## Exercise directions
Word for word, restate every line of the listing that follows.

## Information shown
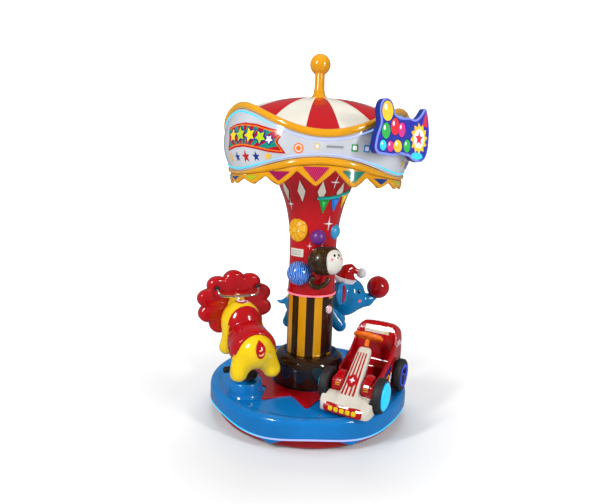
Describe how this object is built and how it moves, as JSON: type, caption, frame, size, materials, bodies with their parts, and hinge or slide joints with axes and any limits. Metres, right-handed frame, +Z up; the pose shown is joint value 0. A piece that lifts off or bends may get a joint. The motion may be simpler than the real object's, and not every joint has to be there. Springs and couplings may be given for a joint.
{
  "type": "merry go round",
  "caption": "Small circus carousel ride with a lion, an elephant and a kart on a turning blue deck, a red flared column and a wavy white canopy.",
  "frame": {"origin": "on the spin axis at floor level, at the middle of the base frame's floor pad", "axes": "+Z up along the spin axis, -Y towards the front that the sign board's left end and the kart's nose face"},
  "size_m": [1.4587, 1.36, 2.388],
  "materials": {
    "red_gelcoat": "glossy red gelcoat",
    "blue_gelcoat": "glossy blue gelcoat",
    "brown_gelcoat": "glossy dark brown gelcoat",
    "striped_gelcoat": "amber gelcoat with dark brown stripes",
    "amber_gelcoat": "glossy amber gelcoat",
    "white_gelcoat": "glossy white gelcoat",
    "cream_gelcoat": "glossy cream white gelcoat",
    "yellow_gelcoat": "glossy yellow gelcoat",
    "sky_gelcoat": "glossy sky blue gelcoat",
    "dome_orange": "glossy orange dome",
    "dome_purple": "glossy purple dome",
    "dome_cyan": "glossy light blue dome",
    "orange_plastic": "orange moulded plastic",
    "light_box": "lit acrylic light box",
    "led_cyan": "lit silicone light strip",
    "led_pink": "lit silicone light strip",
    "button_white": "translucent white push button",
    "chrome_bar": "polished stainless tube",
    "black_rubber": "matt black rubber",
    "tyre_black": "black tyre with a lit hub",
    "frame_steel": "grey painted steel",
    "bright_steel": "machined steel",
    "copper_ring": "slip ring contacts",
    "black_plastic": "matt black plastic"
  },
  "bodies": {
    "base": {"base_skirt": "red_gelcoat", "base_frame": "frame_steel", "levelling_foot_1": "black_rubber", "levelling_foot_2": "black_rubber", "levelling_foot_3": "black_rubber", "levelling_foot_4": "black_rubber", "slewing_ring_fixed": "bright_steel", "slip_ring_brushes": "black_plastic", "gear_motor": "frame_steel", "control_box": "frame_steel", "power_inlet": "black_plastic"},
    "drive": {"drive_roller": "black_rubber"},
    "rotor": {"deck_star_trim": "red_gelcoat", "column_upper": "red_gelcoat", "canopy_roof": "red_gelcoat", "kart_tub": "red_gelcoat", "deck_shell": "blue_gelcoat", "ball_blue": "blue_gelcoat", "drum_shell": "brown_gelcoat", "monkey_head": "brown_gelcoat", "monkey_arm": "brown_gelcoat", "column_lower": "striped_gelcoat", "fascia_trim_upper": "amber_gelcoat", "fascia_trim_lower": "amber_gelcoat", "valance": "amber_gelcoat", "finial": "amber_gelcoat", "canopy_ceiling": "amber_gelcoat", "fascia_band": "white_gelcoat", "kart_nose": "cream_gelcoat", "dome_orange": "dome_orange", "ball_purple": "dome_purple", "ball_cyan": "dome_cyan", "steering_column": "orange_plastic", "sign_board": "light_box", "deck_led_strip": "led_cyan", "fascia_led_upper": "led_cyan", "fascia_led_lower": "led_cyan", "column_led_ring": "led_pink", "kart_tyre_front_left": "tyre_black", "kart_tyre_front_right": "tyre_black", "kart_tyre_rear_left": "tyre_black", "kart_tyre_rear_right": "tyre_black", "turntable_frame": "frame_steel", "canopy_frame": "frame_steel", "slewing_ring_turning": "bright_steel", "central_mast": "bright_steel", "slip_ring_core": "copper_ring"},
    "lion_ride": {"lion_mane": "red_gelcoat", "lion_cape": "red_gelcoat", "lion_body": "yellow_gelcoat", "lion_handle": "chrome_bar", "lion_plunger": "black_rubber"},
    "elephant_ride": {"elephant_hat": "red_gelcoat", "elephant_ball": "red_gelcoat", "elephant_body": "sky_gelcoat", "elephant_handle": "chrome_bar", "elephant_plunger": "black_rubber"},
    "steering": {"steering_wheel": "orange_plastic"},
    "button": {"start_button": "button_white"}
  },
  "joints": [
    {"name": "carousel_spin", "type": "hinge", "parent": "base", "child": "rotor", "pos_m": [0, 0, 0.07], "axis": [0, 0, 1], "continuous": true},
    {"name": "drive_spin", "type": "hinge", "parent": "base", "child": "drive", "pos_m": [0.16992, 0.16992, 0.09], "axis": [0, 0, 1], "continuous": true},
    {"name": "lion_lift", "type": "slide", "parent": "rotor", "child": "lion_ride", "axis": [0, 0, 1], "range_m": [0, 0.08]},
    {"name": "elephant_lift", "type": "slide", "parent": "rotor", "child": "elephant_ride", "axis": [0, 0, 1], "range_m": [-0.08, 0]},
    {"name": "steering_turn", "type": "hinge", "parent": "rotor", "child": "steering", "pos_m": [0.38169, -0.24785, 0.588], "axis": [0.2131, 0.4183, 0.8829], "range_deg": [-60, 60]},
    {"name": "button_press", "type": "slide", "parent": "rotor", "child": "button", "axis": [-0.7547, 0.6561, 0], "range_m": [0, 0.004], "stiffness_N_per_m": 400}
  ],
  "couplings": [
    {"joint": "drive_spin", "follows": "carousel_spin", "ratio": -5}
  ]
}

## Answer for the task
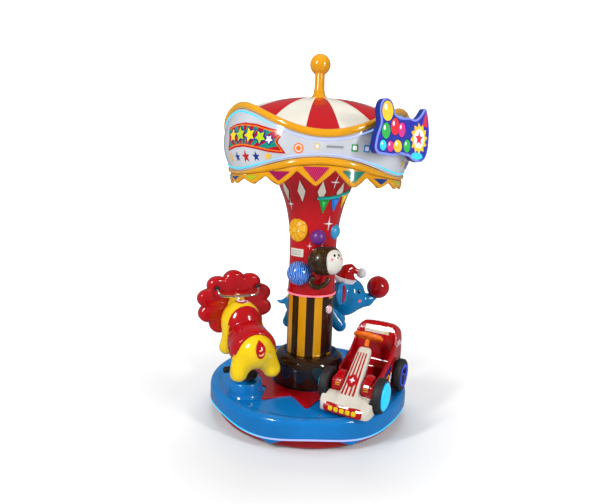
Describe how this object is built and how it moves, as JSON: type, caption, frame, size, materials, bodies with their parts, and hinge or slide joints with axes and any limits. Metres, right-handed frame, +Z up; the pose shown is joint value 0. A piece that lifts off or bends may get a joint. The motion may be simpler than the real object's, and not every joint has to be there. Springs and couplings may be given for a joint.
{
  "type": "merry go round",
  "caption": "Small circus carousel ride with a lion, an elephant and a kart on a turning blue deck, a red flared column and a wavy white canopy.",
  "frame": {"origin": "on the spin axis at floor level, at the middle of the base frame's floor pad", "axes": "+Z up along the spin axis, -Y towards the front that the sign board's left end and the kart's nose face"},
  "size_m": [1.4587, 1.36, 2.388],
  "materials": {
    "red_gelcoat": "glossy red gelcoat",
    "blue_gelcoat": "glossy blue gelcoat",
    "brown_gelcoat": "glossy dark brown gelcoat",
    "striped_gelcoat": "amber gelcoat with dark brown stripes",
    "amber_gelcoat": "glossy amber gelcoat",
    "white_gelcoat": "glossy white gelcoat",
    "cream_gelcoat": "glossy cream white gelcoat",
    "yellow_gelcoat": "glossy yellow gelcoat",
    "sky_gelcoat": "glossy sky blue gelcoat",
    "dome_orange": "glossy orange dome",
    "dome_purple": "glossy purple dome",
    "dome_cyan": "glossy light blue dome",
    "orange_plastic": "orange moulded plastic",
    "light_box": "lit acrylic light box",
    "led_cyan": "lit silicone light strip",
    "led_pink": "lit silicone light strip",
    "button_white": "translucent white push button",
    "chrome_bar": "polished stainless tube",
    "black_rubber": "matt black rubber",
    "tyre_black": "black tyre with a lit hub",
    "frame_steel": "grey painted steel",
    "bright_steel": "machined steel",
    "copper_ring": "slip ring contacts",
    "black_plastic": "matt black plastic"
  },
  "bodies": {
    "base": {"base_skirt": "red_gelcoat", "base_frame": "frame_steel", "levelling_foot_1": "black_rubber", "levelling_foot_2": "black_rubber", "levelling_foot_3": "black_rubber", "levelling_foot_4": "black_rubber", "slewing_ring_fixed": "bright_steel", "slip_ring_brushes": "black_plastic", "gear_motor": "frame_steel", "control_box": "frame_steel", "power_inlet": "black_plastic"},
    "drive": {"drive_roller": "black_rubber"},
    "rotor": {"deck_star_trim": "red_gelcoat", "column_upper": "red_gelcoat", "canopy_roof": "red_gelcoat", "kart_tub": "red_gelcoat", "deck_shell": "blue_gelcoat", "ball_blue": "blue_gelcoat", "drum_shell": "brown_gelcoat", "monkey_head": "brown_gelcoat", "monkey_arm": "brown_gelcoat", "column_lower": "striped_gelcoat", "fascia_trim_upper": "amber_gelcoat", "fascia_trim_lower": "amber_gelcoat", "valance": "amber_gelcoat", "finial": "amber_gelcoat", "canopy_ceiling": "amber_gelcoat", "fascia_band": "white_gelcoat", "kart_nose": "cream_gelcoat", "dome_orange": "dome_orange", "ball_purple": "dome_purple", "ball_cyan": "dome_cyan", "steering_column": "orange_plastic", "sign_board": "light_box", "deck_led_strip": "led_cyan", "fascia_led_upper": "led_cyan", "fascia_led_lower": "led_cyan", "column_led_ring": "led_pink", "kart_tyre_front_left": "tyre_black", "kart_tyre_front_right": "tyre_black", "kart_tyre_rear_left": "tyre_black", "kart_tyre_rear_right": "tyre_black", "turntable_frame": "frame_steel", "canopy_frame": "frame_steel", "slewing_ring_turning": "bright_steel", "central_mast": "bright_steel", "slip_ring_core": "copper_ring"},
    "lion_ride": {"lion_mane": "red_gelcoat", "lion_cape": "red_gelcoat", "lion_body": "yellow_gelcoat", "lion_handle": "chrome_bar", "lion_plunger": "black_rubber"},
    "elephant_ride": {"elephant_hat": "red_gelcoat", "elephant_ball": "red_gelcoat", "elephant_body": "sky_gelcoat", "elephant_handle": "chrome_bar", "elephant_plunger": "black_rubber"},
    "steering": {"steering_wheel": "orange_plastic"},
    "button": {"start_button": "button_white"}
  },
  "joints": [
    {"name": "carousel_spin", "type": "hinge", "parent": "base", "child": "rotor", "pos_m": [0, 0, 0.07], "axis": [0, 0, 1], "continuous": true},
    {"name": "drive_spin", "type": "hinge", "parent": "base", "child": "drive", "pos_m": [0.16992, 0.16992, 0.09], "axis": [0, 0, 1], "continuous": true},
    {"name": "lion_lift", "type": "slide", "parent": "rotor", "child": "lion_ride", "axis": [0, 0, 1], "range_m": [0, 0.08]},
    {"name": "elephant_lift", "type": "slide", "parent": "rotor", "child": "elephant_ride", "axis": [0, 0, 1], "range_m": [-0.08, 0]},
    {"name": "steering_turn", "type": "hinge", "parent": "rotor", "child": "steering", "pos_m": [0.38169, -0.24785, 0.588], "axis": [0.2131, 0.4183, 0.8829], "range_deg": [-60, 60]},
    {"name": "button_press", "type": "slide", "parent": "rotor", "child": "button", "axis": [-0.7547, 0.6561, 0], "range_m": [0, 0.004], "stiffness_N_per_m": 400}
  ],
  "couplings": [
    {"joint": "drive_spin", "follows": "carousel_spin", "ratio": -5}
  ]
}